- **Exercise requirements**: All lines holding the string "from" are to be shown.
++++ Records supplied
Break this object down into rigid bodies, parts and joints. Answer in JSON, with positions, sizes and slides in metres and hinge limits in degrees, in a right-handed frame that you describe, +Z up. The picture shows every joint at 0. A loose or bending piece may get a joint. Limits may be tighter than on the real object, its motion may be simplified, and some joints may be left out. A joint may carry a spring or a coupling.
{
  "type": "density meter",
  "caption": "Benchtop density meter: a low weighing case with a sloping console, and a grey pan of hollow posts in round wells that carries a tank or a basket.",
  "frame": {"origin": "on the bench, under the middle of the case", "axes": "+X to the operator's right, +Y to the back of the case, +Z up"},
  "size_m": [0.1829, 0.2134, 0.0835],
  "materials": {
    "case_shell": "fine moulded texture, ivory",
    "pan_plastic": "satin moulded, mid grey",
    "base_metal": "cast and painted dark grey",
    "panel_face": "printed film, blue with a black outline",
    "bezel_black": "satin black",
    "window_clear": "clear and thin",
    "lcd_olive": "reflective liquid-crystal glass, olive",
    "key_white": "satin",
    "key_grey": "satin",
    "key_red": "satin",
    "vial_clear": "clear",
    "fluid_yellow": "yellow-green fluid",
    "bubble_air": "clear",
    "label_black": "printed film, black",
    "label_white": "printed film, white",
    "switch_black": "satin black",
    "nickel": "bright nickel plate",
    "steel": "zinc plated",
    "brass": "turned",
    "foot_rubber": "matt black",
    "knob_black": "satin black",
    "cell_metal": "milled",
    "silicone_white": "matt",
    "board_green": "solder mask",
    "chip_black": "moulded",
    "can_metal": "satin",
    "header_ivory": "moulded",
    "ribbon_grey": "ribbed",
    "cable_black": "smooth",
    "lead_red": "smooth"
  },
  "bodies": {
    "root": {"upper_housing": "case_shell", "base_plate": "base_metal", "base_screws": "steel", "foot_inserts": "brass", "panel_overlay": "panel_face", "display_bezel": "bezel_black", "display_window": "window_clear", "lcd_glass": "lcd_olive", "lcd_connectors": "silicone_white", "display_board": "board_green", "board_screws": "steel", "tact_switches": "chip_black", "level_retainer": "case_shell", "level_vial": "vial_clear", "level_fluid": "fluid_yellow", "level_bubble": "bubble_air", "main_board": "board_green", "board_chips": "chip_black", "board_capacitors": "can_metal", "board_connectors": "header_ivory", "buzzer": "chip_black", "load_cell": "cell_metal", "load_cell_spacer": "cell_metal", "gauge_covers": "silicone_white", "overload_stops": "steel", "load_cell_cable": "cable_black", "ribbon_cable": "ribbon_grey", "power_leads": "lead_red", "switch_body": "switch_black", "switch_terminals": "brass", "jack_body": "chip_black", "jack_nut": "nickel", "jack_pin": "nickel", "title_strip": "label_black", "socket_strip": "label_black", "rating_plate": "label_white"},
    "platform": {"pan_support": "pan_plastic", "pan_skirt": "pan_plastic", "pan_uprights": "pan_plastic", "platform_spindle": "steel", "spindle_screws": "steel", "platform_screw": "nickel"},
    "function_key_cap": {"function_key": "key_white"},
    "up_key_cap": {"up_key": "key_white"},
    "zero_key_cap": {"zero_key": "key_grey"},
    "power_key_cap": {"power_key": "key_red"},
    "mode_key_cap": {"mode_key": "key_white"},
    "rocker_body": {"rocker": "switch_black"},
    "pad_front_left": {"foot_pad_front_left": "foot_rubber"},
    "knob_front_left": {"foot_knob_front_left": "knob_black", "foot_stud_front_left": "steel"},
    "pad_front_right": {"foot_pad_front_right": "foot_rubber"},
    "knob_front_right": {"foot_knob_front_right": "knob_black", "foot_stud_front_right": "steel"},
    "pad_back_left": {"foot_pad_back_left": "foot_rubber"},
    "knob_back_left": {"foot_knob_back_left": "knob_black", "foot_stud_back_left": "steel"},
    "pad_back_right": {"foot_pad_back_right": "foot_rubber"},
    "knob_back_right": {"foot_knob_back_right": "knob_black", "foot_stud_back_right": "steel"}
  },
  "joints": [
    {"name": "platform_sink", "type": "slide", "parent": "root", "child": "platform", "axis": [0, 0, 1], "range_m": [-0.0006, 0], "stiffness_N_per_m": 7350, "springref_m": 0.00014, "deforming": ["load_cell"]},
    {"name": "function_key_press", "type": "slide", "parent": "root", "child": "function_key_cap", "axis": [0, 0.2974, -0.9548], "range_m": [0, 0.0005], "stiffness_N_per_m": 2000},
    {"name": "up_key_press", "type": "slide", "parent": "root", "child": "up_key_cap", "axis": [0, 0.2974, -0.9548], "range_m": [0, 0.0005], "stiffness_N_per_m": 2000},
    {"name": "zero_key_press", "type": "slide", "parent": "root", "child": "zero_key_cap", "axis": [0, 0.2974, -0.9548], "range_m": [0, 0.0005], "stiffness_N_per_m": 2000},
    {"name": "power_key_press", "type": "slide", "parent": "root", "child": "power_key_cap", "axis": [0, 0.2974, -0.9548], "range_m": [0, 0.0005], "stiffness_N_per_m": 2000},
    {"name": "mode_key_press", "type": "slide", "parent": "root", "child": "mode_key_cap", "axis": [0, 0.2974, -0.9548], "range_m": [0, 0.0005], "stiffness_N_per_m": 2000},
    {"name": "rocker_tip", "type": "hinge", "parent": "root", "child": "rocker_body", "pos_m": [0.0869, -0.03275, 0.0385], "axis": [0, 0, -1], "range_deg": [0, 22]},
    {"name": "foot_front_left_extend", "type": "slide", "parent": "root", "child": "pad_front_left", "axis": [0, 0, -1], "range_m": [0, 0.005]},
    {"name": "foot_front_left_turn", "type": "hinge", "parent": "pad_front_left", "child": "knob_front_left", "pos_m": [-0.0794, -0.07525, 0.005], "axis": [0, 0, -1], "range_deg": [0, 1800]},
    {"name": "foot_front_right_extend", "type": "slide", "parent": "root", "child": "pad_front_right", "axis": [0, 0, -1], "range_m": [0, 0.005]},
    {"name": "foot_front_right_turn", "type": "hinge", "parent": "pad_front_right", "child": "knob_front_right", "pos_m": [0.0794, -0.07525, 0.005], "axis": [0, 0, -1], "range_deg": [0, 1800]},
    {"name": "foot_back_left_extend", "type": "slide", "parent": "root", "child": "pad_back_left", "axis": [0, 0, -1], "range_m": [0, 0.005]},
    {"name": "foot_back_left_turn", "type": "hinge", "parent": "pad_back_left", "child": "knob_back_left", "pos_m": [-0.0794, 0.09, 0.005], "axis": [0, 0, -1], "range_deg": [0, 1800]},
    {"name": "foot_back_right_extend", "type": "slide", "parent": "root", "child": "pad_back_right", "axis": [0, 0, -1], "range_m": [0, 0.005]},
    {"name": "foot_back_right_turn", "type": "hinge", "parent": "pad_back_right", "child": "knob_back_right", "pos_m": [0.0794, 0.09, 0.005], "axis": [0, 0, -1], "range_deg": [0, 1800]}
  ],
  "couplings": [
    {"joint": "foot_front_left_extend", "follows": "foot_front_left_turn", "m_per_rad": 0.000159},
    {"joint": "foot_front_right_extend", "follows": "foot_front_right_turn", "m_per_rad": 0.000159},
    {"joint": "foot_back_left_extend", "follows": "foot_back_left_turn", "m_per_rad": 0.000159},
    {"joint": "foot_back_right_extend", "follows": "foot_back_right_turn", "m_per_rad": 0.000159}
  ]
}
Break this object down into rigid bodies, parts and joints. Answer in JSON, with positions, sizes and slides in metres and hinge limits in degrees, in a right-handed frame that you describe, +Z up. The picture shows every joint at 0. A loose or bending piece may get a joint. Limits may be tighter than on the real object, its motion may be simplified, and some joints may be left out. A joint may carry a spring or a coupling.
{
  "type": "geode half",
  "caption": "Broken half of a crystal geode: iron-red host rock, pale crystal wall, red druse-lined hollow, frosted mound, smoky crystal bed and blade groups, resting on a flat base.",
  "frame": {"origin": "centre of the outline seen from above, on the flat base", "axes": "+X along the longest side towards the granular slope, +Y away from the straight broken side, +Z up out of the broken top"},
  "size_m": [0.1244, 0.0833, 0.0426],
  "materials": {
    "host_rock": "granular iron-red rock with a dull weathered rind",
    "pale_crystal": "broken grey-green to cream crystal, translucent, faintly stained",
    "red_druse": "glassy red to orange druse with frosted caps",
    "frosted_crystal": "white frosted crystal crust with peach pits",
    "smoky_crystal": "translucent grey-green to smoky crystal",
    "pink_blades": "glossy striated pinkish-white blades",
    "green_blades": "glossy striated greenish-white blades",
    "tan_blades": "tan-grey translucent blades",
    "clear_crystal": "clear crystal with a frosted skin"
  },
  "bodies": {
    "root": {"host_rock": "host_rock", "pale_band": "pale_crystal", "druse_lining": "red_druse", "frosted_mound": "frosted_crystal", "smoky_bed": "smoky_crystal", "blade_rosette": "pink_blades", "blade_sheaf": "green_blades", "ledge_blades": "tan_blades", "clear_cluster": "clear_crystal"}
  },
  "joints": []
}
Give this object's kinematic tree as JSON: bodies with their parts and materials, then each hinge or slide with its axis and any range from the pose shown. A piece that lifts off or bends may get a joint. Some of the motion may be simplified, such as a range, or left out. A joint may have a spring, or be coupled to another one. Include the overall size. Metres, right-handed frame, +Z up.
++++++++
- **Exercise answer**:
  "frame": {"origin": "centre of the outline seen from above, on the flat base", "axes": "+X along the longest side towards the granular slope, +Y away from the straight broken side, +Z up out of the broken top"},
Give this object's kinematic tree as JSON: bodies with their parts and materials, then each hinge or slide with its axis and any range from the pose shown. A piece that lifts off or bends may get a joint. Some of the motion may be simplified, such as a range, or left out. A joint may have a spring, or be coupled to another one. Include the overall size. Metres, right-handed frame, +Z up.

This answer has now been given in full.